Интервью с профессором Ярославом Дашкевичем


УКРАИНСКИЕ СЕЧЕВЫЕ СТРЕЛЬЦЫ ЛЮДВИГ РОЗЕНБЕРГ И ЯКОВ НАСС

В начале XX века немало галичан еврейского происхождения идентифицировало себя с отнюдь не господствующей украинской нацией. В первую очередь это так называемые украинцы моисеевого вероисповедания, численность которых в 1900 году превышала 40 тыс. Но были также и такие лица еврейского происхождения, чье присоединение к украинству сопровождалось их обращением в  христианство, как это, например, случилось с матерью Милены Рудницкой - известного украинского общественно-политического деятеля, председателя Мирового союза украинок.

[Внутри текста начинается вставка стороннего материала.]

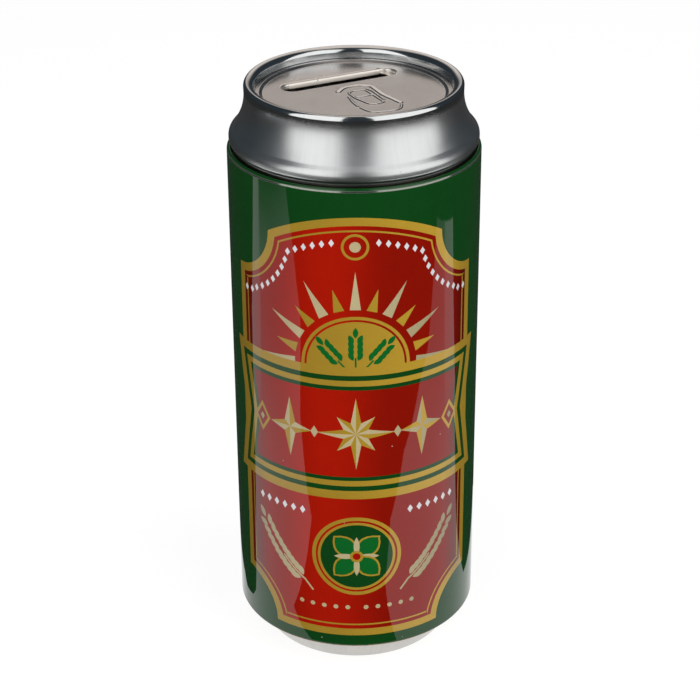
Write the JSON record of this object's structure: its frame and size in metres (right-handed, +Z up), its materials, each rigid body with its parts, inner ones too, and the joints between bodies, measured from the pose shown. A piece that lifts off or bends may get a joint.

Учитывая сказанное, вполне закономерным выглядит тот факт, что среди добровольцев, воевавших на стороне Австро-Венгрии в составе первого в XX в. Украинского вооруженного формирования - Легиона украинских сечевых стрельцов (УСС), были и лица еврейского происхождения. Один из них - Людвиг Розенберг, известный больше как Владимир Черный, особенно отличился в украинском освободительном движении. Во времена Украинской Народной Республики (УНР) он был сотником и членом Надднепрянского провода (Стрелецкой совета) сечевых стрельцов, был пиблежен к кругу ближайших соратников его командира, полковника Евгения Коновальца - будущего основателя ОУН. Однако вскоре их пути разошлись, потому что Л. Розенберг увлекся коммунистическими идеями. Он даже стал членом ЦК Коммунистической партии Восточной Галиции (Коммунистической партии Западной Украины). Впрочем, довольно быстро оказалось, что его взгляды противоречат установкам Москвы, и Л. Розенберг оказался вне Компартии. А в ходе сталинских репрессий в Западной Украине в 1939-1941 годах его арестовали и казнили.

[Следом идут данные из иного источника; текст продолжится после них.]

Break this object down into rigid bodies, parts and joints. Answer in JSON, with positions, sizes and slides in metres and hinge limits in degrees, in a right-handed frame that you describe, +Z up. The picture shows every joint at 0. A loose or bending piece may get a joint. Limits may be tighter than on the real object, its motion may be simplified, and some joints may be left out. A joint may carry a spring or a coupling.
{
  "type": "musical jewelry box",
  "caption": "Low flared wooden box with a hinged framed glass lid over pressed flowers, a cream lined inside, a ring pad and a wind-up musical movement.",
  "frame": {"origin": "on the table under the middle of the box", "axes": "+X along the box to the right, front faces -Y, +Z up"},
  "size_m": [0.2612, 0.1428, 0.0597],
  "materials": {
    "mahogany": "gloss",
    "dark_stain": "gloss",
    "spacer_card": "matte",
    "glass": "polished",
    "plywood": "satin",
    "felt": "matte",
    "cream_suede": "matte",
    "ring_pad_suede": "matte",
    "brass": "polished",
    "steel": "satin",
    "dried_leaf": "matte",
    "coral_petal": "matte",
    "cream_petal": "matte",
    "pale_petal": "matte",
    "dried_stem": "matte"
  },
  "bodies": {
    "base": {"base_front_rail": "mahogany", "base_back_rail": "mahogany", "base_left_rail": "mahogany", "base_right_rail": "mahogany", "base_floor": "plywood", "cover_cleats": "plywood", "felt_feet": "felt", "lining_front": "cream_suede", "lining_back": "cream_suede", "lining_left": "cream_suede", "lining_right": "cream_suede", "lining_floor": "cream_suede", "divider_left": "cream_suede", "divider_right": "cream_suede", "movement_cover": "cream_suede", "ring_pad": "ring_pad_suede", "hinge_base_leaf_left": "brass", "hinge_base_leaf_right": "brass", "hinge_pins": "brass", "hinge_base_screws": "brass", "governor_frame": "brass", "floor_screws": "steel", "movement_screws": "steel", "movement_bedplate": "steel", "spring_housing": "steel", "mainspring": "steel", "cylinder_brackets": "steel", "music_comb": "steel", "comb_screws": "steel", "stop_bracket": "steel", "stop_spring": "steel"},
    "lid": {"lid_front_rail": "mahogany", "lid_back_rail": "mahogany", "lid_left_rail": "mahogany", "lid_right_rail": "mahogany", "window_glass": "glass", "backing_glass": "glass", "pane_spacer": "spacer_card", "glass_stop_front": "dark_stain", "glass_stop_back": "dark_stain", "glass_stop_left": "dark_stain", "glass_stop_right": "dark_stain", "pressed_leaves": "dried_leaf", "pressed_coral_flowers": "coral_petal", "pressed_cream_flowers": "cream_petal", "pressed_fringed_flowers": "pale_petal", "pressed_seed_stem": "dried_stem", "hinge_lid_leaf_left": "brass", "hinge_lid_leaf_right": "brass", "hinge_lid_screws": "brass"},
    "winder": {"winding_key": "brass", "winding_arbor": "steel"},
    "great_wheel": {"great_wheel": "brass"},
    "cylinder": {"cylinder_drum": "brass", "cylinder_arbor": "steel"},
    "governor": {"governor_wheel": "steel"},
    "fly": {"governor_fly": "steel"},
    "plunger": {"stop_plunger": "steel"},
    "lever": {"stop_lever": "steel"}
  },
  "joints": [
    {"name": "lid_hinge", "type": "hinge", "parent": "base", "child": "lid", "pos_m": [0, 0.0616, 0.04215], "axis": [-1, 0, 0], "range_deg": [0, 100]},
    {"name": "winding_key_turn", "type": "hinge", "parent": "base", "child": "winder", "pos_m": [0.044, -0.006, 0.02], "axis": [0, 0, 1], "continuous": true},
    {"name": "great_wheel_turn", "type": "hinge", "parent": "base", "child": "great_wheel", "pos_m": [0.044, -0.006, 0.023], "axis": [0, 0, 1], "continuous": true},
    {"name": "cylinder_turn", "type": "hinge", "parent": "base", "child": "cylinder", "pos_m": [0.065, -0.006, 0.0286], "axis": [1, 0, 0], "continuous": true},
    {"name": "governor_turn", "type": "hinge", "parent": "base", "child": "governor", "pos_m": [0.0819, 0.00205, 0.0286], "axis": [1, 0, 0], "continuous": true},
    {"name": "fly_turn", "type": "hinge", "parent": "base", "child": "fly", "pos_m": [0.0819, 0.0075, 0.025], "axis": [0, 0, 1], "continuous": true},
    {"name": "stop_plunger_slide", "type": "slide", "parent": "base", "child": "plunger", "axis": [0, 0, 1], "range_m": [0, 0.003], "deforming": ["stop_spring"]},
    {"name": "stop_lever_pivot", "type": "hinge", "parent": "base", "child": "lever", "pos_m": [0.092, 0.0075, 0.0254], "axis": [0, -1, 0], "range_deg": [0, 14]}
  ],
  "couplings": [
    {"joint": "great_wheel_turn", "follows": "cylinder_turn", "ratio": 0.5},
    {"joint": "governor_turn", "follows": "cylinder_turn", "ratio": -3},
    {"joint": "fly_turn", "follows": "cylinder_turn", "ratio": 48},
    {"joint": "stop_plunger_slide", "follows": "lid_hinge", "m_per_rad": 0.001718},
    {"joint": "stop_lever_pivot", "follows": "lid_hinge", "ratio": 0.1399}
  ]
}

Среди бывших сечевых стрельцов, с которым Л. Розенберг поддерживал дружеские отношения в 20-30-х годах, были родители Заслуженного деятеля науки и техники Украины, доктора исторических наук, профессора Ярослава Романовича Дашкевича - известные деятели украинского национального движения Елена Степанив и генерал-хорунжий Армии УНР Роман Дашкевич. По просьбе научного руководителя историко-политологических проектов нашего Центра Ю. Опельбаума Ярослав Романович дал ему интервью, в котором поделился своими воспоминаниями о Л. Розенберге и еще об одном бывшем украинском сечевом стрелке еврейского происхождения - Якове Нассе. Интервью имеется в двух версиях: а) первоначальной, записанной на диктофон, и б) окончательной, которую мы и предлагаем вниманию посетителей нашего сайта.


Ю. О. Ярослав Романович, если Вы не возражаете, я начну с вопросов, касающихся Розенберга. 
Я. Д. Пожалуйста. Прошу зачитывать вопросы. 
Ю. О. Когда и при каких обстоятельствах Вы впервые увидели Розенберга? Слышали что-нибудь перед этим о нем и что именно от своих родителей и их окружения? 
Я. Д. Впервые я увидел Розенберга уже во время Второй мировой войны, когда в сентябре 1939 года он посетил нас. Я присутствовал при его разговоре с моей мамой. Отец мой, с которым Розенберг очень сблизился во время службы в составе Надднепрянской организации сечевых стрельцов, к тому времени уже покинул Львов. Поскольку при сложившихся обстоятельствах, оставаться на месте для него было опасно. 

Розенберг рассказал матери о том, что с ним происходило в последние годы, в частности, о своем пребывании в концлагере в Березе Картузькой, где польские тюремщики жестоко издевались над заключенными. Они придумывали работы, чтобы только издеваться. Так, из рассказа Розенберга я вспоминаю, что сегодня заключенным приказывали переносить камни из одной кучи в другую, а назавтра - наоборот. Очень тяжелыми были и условия содержания.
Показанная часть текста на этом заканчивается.